The Panel’s impeachment inquiry last year came at a most inopportune moment for Ramaphosa, releasing its findings just weeks before the ANC’s December leadership conference. But a judicial duck and swerve pulled it off for him. 

He applied to the Constitutional Court for direct access to set aside the Panel’s report. This avoided an unfavourable High Court ruling, since he knew that the apex court would insist on due process.

By the time the ConCourt dismissed his application in March, it no longer mattered. Parliament had refused to conduct an impeachment investigation and the ANC presidency battle had been won. Ramaphosa — surprise, surprise — announced he would not, after all, mount a challenge in the High Court.

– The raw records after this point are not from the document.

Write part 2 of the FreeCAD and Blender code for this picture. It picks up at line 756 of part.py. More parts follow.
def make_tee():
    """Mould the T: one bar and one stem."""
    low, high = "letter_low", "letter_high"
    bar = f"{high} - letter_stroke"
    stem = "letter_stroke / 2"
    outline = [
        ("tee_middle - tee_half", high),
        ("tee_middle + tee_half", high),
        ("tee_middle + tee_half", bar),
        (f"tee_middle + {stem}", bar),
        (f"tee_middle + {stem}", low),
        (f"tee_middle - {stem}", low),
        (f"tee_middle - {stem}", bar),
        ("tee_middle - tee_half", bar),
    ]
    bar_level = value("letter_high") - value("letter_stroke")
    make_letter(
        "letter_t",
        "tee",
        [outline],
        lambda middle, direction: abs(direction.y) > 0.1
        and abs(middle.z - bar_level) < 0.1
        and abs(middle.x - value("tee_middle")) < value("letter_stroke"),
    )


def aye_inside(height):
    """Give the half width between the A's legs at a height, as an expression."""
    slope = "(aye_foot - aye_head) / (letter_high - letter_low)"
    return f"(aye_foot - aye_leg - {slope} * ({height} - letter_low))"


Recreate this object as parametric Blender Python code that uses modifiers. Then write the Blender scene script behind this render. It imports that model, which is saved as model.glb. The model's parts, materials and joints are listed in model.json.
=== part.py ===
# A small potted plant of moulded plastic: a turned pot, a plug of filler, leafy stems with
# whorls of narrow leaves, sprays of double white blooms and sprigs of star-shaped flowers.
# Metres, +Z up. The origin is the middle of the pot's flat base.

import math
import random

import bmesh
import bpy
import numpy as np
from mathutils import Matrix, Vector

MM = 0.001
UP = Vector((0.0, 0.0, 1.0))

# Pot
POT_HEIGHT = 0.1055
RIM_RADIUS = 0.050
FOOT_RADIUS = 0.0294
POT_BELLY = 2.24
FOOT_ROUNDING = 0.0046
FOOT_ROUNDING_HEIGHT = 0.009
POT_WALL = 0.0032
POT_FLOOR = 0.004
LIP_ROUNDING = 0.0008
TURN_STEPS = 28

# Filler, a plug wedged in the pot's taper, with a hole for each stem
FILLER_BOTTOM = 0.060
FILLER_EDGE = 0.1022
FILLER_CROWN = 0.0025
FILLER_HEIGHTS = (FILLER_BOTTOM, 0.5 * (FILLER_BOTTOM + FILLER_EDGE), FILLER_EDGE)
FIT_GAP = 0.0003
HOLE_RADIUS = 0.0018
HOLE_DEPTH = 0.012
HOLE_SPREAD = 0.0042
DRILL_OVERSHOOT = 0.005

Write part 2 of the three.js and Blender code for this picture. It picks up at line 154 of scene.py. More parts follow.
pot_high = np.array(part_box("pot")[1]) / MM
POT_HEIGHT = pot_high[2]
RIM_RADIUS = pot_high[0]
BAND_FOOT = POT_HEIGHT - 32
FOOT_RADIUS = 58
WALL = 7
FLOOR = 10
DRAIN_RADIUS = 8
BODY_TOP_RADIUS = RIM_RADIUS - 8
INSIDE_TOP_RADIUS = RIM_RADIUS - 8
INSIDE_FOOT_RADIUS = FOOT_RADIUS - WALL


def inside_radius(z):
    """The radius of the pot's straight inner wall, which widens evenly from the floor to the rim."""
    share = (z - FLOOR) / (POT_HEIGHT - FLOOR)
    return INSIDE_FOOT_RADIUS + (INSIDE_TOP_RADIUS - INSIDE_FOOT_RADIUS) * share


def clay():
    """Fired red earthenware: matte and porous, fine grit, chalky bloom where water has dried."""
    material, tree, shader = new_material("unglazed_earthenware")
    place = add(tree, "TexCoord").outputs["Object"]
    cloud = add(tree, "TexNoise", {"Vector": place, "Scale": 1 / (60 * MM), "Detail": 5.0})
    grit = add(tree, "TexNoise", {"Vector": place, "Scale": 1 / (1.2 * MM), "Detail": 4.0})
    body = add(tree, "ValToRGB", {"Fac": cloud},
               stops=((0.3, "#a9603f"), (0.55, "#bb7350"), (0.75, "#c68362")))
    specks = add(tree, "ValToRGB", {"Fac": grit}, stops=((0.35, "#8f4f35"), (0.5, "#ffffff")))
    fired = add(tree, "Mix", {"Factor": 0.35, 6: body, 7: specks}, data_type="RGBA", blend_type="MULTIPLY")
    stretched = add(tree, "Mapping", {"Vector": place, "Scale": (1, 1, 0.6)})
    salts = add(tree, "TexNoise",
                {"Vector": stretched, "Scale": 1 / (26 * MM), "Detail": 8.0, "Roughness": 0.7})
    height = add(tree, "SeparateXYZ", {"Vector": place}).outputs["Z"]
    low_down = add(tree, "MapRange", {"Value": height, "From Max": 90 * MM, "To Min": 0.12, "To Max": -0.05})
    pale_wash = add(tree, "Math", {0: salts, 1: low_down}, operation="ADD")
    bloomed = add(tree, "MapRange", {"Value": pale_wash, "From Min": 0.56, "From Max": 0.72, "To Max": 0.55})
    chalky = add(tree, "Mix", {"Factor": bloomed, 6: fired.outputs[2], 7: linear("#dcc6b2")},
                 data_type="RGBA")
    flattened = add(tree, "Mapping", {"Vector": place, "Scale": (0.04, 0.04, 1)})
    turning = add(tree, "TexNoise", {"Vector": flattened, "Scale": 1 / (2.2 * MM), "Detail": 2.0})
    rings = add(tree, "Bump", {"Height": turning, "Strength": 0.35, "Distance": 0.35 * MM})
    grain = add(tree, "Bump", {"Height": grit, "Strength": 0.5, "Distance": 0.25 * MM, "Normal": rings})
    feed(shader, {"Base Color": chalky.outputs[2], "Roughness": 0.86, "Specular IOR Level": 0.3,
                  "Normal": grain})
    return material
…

With the PP report and all the other investigations into Phala Phala, Ramaphosa is again just playing for time. For the sake of the ANC, he needs to remain in office until after the 2024 general election, following which he is widely expected to resign. 

So, Ramaphosa’s version of Zuma’s Stalingrad Defence is going well. 

The separate investigations by the Hawks, the Reserve Bank, the Revenue Services, the Financial Intelligence Centre, and the Department of Home Affairs, all seem to have petered out. Any court challenges to the PP’s report, as well as the inevitable appeals and counter-appeals, will comfortably run down the clock in Ramaphosa’s and the ANC’s favour.

Everything is hunky dory, except for democracy and accountability. The Protector’s office, an institution mandated to safeguard those constitutional virtues, has taken another body blow.

First Zuma, then Ramaphosa. Both are just the same. Squishy peas in a rotten pod.